In recent years, there is a growing awareness that Kwitira is still a better method of treating milk than simply boiling it and drinking it. Milk that has undergone the process of Kwitira has a rich flavour and fragrance that makes it appealing to people. Occasionally at special events - especially at weddings or cultural exhibitions - Kwitira is now treated as a unique ceremony that is performed as a means of making the event more traditional and special.

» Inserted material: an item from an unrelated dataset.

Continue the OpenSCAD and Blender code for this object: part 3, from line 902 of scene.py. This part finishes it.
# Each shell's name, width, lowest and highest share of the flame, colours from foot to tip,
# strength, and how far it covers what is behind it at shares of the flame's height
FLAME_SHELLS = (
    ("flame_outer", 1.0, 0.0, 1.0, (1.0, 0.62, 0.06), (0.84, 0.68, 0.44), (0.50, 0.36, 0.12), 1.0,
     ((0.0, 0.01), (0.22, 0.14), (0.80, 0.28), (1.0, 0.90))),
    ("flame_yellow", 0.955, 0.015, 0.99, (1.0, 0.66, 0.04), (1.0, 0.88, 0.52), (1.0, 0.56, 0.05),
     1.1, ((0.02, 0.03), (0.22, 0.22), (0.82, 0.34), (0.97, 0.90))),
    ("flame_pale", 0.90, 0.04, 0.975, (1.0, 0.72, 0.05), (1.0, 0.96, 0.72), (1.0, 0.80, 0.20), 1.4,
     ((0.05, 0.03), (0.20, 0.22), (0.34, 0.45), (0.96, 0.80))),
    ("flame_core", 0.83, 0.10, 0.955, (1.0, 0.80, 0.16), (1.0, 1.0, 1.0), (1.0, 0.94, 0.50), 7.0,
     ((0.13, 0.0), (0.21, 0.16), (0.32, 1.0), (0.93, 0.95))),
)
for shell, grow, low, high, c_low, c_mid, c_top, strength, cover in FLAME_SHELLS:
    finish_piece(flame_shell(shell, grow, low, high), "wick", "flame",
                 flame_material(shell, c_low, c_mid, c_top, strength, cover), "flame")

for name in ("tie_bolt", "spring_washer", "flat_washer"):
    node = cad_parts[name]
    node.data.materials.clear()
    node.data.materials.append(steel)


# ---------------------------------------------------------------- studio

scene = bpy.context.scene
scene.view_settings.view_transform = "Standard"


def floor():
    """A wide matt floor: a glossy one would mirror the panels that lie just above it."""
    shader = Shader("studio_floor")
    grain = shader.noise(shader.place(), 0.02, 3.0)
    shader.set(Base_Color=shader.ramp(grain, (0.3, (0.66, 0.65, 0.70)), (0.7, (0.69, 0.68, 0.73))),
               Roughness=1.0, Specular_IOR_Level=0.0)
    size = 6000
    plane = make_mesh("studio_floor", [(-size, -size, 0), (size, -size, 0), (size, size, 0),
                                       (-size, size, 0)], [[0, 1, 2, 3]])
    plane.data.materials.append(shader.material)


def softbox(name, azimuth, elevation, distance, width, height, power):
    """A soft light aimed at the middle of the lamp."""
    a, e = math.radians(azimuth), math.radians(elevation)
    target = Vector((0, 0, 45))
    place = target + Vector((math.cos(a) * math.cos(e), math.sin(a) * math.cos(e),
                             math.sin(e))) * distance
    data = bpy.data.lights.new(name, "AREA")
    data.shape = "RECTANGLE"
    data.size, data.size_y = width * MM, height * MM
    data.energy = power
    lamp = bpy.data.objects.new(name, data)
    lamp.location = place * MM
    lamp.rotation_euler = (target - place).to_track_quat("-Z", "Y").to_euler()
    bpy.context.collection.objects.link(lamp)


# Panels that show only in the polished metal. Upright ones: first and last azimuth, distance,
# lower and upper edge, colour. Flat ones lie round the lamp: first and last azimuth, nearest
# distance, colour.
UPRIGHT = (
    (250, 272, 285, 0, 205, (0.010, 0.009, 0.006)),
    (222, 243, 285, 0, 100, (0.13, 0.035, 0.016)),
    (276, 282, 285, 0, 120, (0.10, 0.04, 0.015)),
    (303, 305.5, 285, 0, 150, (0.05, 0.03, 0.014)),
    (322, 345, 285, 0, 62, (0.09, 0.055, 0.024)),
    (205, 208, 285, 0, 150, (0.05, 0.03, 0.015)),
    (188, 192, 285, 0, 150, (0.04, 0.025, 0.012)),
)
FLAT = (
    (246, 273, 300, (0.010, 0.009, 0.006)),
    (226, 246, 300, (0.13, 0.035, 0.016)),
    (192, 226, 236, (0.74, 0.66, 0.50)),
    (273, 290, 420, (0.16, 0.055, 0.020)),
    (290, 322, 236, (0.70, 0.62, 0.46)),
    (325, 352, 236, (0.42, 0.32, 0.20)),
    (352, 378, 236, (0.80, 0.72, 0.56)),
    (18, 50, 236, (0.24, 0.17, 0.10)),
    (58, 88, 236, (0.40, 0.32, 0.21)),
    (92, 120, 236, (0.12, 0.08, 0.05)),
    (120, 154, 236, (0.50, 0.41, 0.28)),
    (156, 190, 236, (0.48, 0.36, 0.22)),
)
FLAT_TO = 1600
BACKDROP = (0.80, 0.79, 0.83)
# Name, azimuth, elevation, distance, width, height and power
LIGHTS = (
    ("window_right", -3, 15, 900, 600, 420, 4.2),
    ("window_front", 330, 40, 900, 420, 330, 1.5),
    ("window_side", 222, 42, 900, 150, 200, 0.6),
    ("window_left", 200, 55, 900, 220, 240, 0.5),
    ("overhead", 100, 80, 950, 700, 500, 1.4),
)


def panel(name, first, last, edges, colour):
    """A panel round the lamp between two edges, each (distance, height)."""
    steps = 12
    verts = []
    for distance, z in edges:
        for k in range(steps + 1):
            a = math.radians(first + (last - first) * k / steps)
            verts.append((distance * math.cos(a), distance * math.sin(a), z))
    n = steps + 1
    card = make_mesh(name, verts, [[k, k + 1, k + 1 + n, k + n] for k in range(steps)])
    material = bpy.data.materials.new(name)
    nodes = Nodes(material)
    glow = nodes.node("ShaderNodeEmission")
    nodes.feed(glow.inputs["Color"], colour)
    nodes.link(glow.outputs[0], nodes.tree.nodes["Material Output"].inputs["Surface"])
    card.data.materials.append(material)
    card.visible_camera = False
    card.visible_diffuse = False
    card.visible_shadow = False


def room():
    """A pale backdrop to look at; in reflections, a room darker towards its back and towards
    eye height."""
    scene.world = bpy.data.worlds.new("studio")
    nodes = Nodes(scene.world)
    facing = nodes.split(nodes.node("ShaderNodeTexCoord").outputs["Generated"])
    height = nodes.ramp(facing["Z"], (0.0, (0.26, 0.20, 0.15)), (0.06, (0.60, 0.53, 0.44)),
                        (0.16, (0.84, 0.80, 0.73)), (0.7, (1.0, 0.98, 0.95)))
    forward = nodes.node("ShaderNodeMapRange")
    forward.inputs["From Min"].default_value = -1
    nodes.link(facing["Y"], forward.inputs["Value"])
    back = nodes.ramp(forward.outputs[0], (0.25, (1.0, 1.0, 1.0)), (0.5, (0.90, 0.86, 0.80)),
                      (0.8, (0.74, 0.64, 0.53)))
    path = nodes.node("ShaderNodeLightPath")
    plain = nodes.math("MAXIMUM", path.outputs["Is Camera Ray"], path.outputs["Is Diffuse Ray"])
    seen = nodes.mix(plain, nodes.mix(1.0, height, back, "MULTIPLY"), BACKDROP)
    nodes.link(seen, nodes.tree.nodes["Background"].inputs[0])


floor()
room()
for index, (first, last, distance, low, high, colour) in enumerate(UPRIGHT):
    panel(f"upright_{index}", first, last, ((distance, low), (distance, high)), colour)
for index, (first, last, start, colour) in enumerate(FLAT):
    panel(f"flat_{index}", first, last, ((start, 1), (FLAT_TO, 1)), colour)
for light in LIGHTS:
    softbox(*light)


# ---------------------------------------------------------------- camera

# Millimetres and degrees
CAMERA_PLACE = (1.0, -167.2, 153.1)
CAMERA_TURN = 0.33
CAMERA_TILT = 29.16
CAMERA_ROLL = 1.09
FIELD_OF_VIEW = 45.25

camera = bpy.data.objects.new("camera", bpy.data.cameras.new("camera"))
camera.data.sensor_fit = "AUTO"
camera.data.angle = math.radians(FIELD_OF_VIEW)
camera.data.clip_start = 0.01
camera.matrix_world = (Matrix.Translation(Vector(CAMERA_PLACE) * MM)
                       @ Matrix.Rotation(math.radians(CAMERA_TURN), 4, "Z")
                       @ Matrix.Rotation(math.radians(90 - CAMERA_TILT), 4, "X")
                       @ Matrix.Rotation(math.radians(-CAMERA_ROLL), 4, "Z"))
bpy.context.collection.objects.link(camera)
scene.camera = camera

Milk that has undergone Kwitira is served to the guests of honour and to the bride and groom.  Perhaps this new role of Kwitira as a “Milk Ceremony” will help to keep the tradition alive.

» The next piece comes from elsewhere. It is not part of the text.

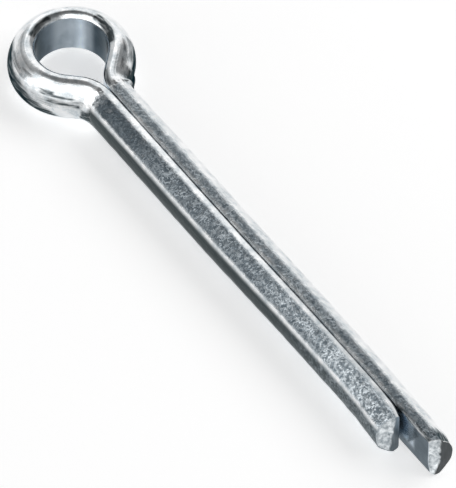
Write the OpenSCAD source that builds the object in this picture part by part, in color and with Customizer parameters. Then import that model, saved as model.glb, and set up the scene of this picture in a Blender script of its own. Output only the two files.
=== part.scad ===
// Cotter pin: one length of half-round wire, folded flat side inwards into an eye and two legs.
// The legs are squeezed between dies, which press three slightly crowned facets on each.
// X runs from the eye to the tips, Y across the split, Z along the hole of the eye.
// The origin is the middle of the eye's hole.

/* [Shank] */
// Diameter of the closed shank, over the ridges between its facets
shank_d = 5.68; // [4.8:0.02:6.4]
// Gap between the flat faces of the two legs
leg_gap = 0.06; // [0.02:0.02:0.3]
// Crown radius of the facets that the dies press along the legs
facet_crown_r = 5.5; // [3.6:0.1:20]

/* [Eye] */
// Radius of the hole in the eye
eye_r = 3.75; // [3.4:0.05:4.6]
// Thickness of the wire round the eye, from its flat face to its crown
eye_wire_r = 2.88; // [2.4:0.02:3.2]
// Rounding of the wire's two edges beside its flat face
wire_edge_r = 0.72; // [0.4:0.02:0.9]

/* [Neck] */
// Slope of the neck on the short leg's side, from the line of the shank
short_neck_angle = 47; // [44:1:52]
// Slope of the neck on the long leg's side, from the line of the shank
long_neck_angle = 44.5; // [43.5:0.5:52]
// Radius of the hollow bend between the neck and the short leg
short_bend_r = 1.6; // [0.4:0.1:1.8]
// Radius of the hollow bend between the neck and the long leg
long_bend_r = 0.6; // [0.4:0.1:1.8]

/* [Legs] */
// Reach of the short leg, from the middle of the eye
short_reach = 57.8; // [30:0.2:110]
// How much further the long leg reaches
long_extra = 4.8; // [2.8:0.1:10]

/* [Tips] */
// Length over which the short leg's flat face runs out at its tip
runout_length = 2.3; // [1:0.1:4]
// Depth of that run-out
runout_depth = 0.5; // [0.2:0.05:0.9]
// Width of the smooth land that the shear leaves on the short leg
short_land = 0.75; // [0.3:0.05:1]
// Width of the torn face on the long leg, beside its flat face
long_tear = 1; // [0.4:0.05:1.4]
// Slope of the torn face on the short leg, from square across the leg
short_tear_angle = 22; // [10:1:40]
// Slope of the torn face on the long leg, from square across the leg
long_tear_angle = 32; // [20:1:50]
// Slope back of the smooth land on the long leg, from square across the leg
long_land_angle = 4; // [0:1:20]

/* [Hidden] */
$fn = 96;
shank_r = shank_d / 2;
half_gap = leg_gap / 2;
// Each half of the eye runs this many degrees past the crown, into the other half.
crown_lap = 5;
// Each leg starts this far back, inside its neck bend.
leg_lap = 0.1;
// The dies leave a six-sided shank: each leg carries three facets, and ridges 60 degrees apart.
facet_pitch = 60;
facet_offset = sqrt(pow(facet_crown_r, 2) - pow(shank_r * sin(facet_pitch / 2), 2))
    - shank_r * cos(facet_pitch / 2);

// Thickness of a leg's half of the shank, out to the middle of its outer facet.
leg_depth = facet_crown_r - facet_offset;

// Middle of the circle that a facet's crown belongs to; turn is measured from Z towards the outside.
function facet_centre(turn) = -facet_offset * [sin(turn), cos(turn)];

// Middle of an edge rounding that touches both the flat face and a round face.
function edge_centre(flat_x, round_centre, round_r) = [
    flat_x + wire_edge_r,
    round_centre[1] + sqrt(pow(round_r - wire_edge_r, 2) - pow(flat_x + wire_edge_r - round_centre[0], 2))
];

// What is taken off the two sharp edges, between the flat face and a round face, to round them.
module edge_waste(flat_x, round_centre, round_r) {
    centre = edge_centre(flat_x, round_centre, round_r);
    past_round = round_centre + (centre - round_centre) * (round_r + wire_edge_r) / (round_r - wire_edge_r);
    before_flat = flat_x - wire_edge_r;
    module upper_waste() {
        difference() {
            polygon([centre, [before_flat, centre[1]], [before_flat, past_round[1]], past_round]);
            translate(centre) circle(wire_edge_r);
        }
    }
    upper_waste();
    mirror([0, 1]) upper_waste();
}

// Half-round section of the wire: flat face on Y = 0, round side towards +X.
module wire_section() {
    difference() {
        circle(eye_wire_r);
        translate([-2 * eye_wire_r, -eye_wire_r]) square([2 * eye_wire_r, 2 * eye_wire_r]);
        edge_waste(0, [0, 0], eye_wire_r);
    }
}

// Section of a leg: half of the six-sided shank, whose axis is at the origin.
module leg_section() {
    difference() {
        intersection_for (turn = [30, 90, 150]) translate(facet_centre(turn)) circle(facet_crown_r);
        translate([half_gap - 2 * facet_crown_r, -facet_crown_r]) square(2 * facet_crown_r);
        edge_waste(half_gap, facet_centre(30), facet_crown_r);
    }
}

// Turns a flat section so that it stands across the X axis, and draws it out along that axis.
module drawn_along_x(length) {
    rotate([90, 0, 90]) linear_extrude(length) children();
}

// Where the line of a neck's flat face crosses the flat face of its leg.
function neck_corner_x(angle) = (eye_r - half_gap * cos(angle)) / sin(angle);

// Radius of a neck bend at the flat face, which is on its outside.
function bend_flat_r(bend_r) = bend_r + eye_wire_r;

// Distance from a neck's corner to either end of its bend.
function bend_tangent(angle, bend_r) = bend_flat_r(bend_r) * tan(angle / 2);

function leg_start_x(angle, bend_r) = neck_corner_x(angle) + bend_tangent(angle, bend_r);

// Half of the eye, neck and leg on the +Y side, to an uncut tip. The neck lies along X in its own frame.
module half_pin(angle, bend_r, reach) {
    start_x = leg_start_x(angle, bend_r);
    neck_length = norm([neck_corner_x(angle) - eye_r * sin(angle), half_gap - eye_r * cos(angle)])
        - bend_tangent(angle, bend_r);
    rotate(-angle) {
        rotate_extrude(start = 90, angle = 90 + angle + crown_lap) translate([eye_r, 0]) wire_section();
        translate([0, eye_r]) drawn_along_x(neck_length) wire_section();
        translate([neck_length, eye_r + bend_flat_r(bend_r)])
            rotate_extrude(start = 270, angle = angle)
                translate([bend_flat_r(bend_r), 0]) mirror([1, 0]) wire_section();
    }
    translate([start_x - leg_lap, 0]) drawn_along_x(reach - start_x + leg_lap) leg_section();
}

// Waste beyond a sheared tip: everything past an outline drawn from the flat face outwards.
module tip_waste(outline, reach) {
    last = outline[len(outline) - 1];
    past = reach + shank_r;
    translate([0, 0, -shank_d]) linear_extrude(2 * shank_d)
        polygon(concat([[past, -half_gap], [outline[0][0], -half_gap]], outline, [[past, last[1]]]));
}

// Run-out, then the smooth land of the shear, then the torn face out to the ridges.
module short_tip_waste() {
    torn_from = runout_depth + short_land;
    tip_waste([
        [short_reach - runout_length, half_gap],
        [short_reach, runout_depth],
        [short_reach, torn_from],
        [short_reach - (shank_r - torn_from) * tan(short_tear_angle), shank_r]
    ], short_reach);
}

// Torn face beside the flat face, then the smooth land of the shear, sloping back to the outside.
module long_tip_waste() {
    reach = short_reach + long_extra;
    tip_waste([
        [reach - long_tear * tan(long_tear_angle), half_gap],
        [reach, long_tear],
        [reach - (shank_r - long_tear) * tan(long_land_angle), shank_r]
    ], reach);
}

module cotter_pin() {
    color("silver")
    difference() {
        union() {
            half_pin(long_neck_angle, long_bend_r, short_reach + long_extra);
            mirror([0, 1, 0]) half_pin(short_neck_angle, short_bend_r, short_reach);
        }
        long_tip_waste();
        mirror([0, 1, 0]) short_tip_waste();
    }
}

cotter_pin();
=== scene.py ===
import math

import bpy
from mathutils import Matrix, Vector, kdtree, noise


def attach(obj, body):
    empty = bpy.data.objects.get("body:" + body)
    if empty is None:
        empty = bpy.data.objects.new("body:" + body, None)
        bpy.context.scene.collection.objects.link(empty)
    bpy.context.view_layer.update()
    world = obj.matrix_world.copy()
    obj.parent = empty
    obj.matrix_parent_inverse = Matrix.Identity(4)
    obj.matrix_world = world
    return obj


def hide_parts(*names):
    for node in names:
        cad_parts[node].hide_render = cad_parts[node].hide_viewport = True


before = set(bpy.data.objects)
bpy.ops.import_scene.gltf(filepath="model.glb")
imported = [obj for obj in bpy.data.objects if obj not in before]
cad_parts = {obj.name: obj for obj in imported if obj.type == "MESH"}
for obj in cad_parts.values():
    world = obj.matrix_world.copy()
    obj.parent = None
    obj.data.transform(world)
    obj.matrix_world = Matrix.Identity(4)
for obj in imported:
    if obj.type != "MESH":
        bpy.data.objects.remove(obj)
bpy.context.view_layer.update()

# ---------------------------------------------------------------------------
# The wire. Mild steel, drawn to a half-round section with eased edges, and folded
# flat side inwards round a mandrel into an eye and two legs. It is one length, so it is
# swept here in one go, from the long leg's tip round the eye to the short leg's tip.
# ---------------------------------------------------------------------------

MM = 0.001
# All sizes are in mm, in the frame's own axes, with the eye's hole at the origin: the hole's
# radius, half the gap between the legs' flat faces, and how far out each tip lies.
EYE_R = 3.75
HALF_GAP = 0.03
LONG_REACH = 62.6
SHORT_REACH = 57.8
# The wire's thickness, from its flat face to its crown.
WIRE_R = 2.88
# Its edges: a tight corner beside the flat face, for so many degrees, and a wide rounding up to
# WIRE_TOP. The shoulder beyond is fuller than a true circle, up to a turn in degrees from up.
WIRE_CORNER_R, WIRE_CORNER_DEG = 0.2, 30
WIRE_EDGE_R, WIRE_TOP = 0.95, 2.74
SHOULDER_TURN, SHOULDER_PULL = 50, 0.62
# Each neck's slope in degrees, the radius of its hollow bend, and how many rings it has.
LONG_NECK = {"angle": 44.5, "bend_r": 0.6, "rings": 10}
SHORT_NECK = {"angle": 47.0, "bend_r": 1.6, "rings": 6}

# How many faces go round each stretch of the section, and how far apart the rings lie.
FLAT_FACES = 16
EDGE_FACES = 9
CORNER_FACES = 2
ROUND_FACES = 56
RING_FACES = FLAT_FACES + ROUND_FACES + 2 * EDGE_FACES
CAP_RINGS, BEND_RINGS = 16, 16
EYE_STEP_DEG = 2.5
LEG_STEP = 1.6
LEG_CUTS = 9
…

Because of the unique and rare nature of the process of smoking milk [Kwitira], it has great potential to attract cultural tourists. The State of Uganda is a major producer and exporter of tea and coffee. Marketing agents and coffee restaurants have to continually develop new flavours in order to market their drinks. Kwitira is a viable method of flavouring drinks in which milk is a required component.

Measures that should be implemented to promote Kwitira, include maintaining cultural palaces and cultural centres in Busongora - such as a proposed Royal Busongora Academy - where Kwitira can be performed for guests and taught to tourists and interested students, as a means of safeguarding and promoting the practice. 

Documenting the process of Kwitira in textbooks, and on a DVD and film documentary would also greatly help to preserve a record of the practice of Kwitira. Maintaining electronic recordings of Kwitira would enable the process of smoking milk to be aired on radio and television.